Whenever I read something about the phenomenon of white flight, it's always linked to things like desegregated busing, desegregated schools and stuff like that. But though they mention things like the LA or Detroit riots as reasons why white flight "increased", seldom they appear as reasons (which I'd think are pretty good reasons to move away, if you have a group of people targeting your group of people with violence).
The same happens when dealing with white flight in South Africa post-Apartheid.
So how much did it really matter? Could those riots (or in the case of SA, terrorism) be considered a probable cause for white flight? Or is it more racist propaganda than anything else?
there have been a few posts touching on "white flight" and deurbanization; they won't answer your question directly so hopefully someone else will chip in with that, but these posts will provide more context:
What happened in Detroit that made it what it is today?

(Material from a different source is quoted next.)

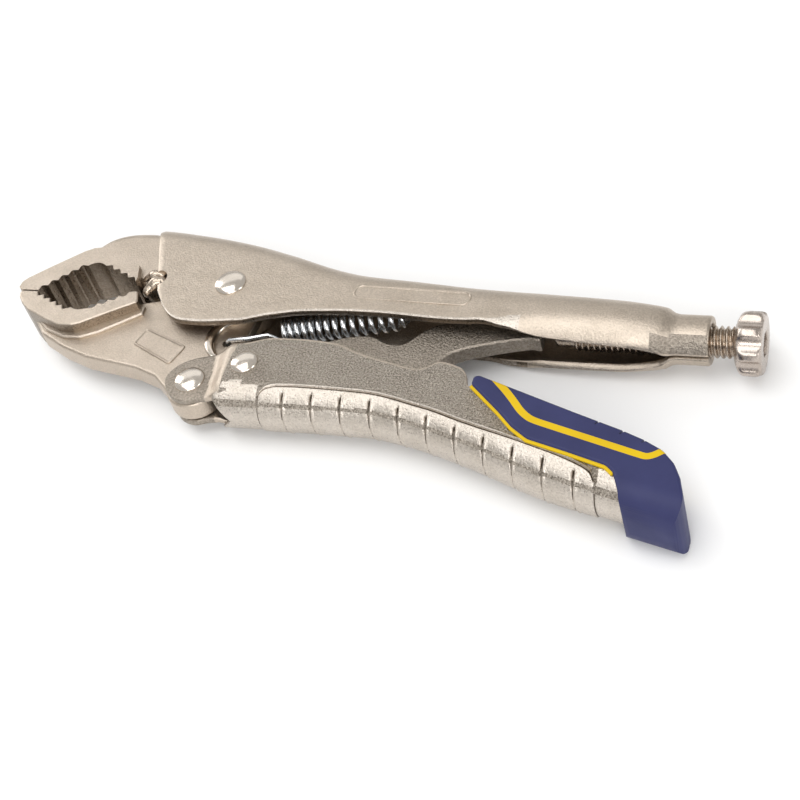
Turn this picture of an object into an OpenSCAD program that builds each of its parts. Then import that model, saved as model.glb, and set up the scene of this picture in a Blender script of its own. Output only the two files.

What are some pivotal events in the decline of Detroit?
Was New York of the 1970s the shithole movies make it out to be?
It's worth noting that post WWII many people wanted to get out of the cities and into the new suburbs. The question that became "white flight" was who would be able to.
Black Americans would have also left the cities for the suburbs, but they were unable to in any large numbers, for they could not take advantage of the boom of the 50's, as they were not granted access to post-war loans for homes and businesses due to racist lending practices on the part of banks. Thus what either was or would have become the black middle class was undercapitalized and left behind in the cities, while the rest of the up until then separated ethnicities that had formely lived in enclave like neighborhoods, Polish, Italian, Greek, Irish etc. took out loans, joined the middle classes increased the suburbs and became white in the sense that WASPs had been the only real whites a century before.
That's not to say that after the fifities, when the suburbs were burgeoning, and industry also left for cheaper areas, and the tax base dwindled, that increased tension between those still in the cities, particularly between those who had and who didn't have, didn't further exacerbate the desire of anyone who could, to leave.
But it stands that Suburban America was built after WWII, and everyone who could have, took part, and if they could have, Black Americans would have as well, but they were prevented in doing so.
So to answer your question, in the beginning, not at all. The movement to the suburbs wasn't racial. It was financial and many groups heretofore not considered white, as in WASP, came into the polity and left the cities as well. Black America didn't drive them out, as they would have gone too had they only access to capital.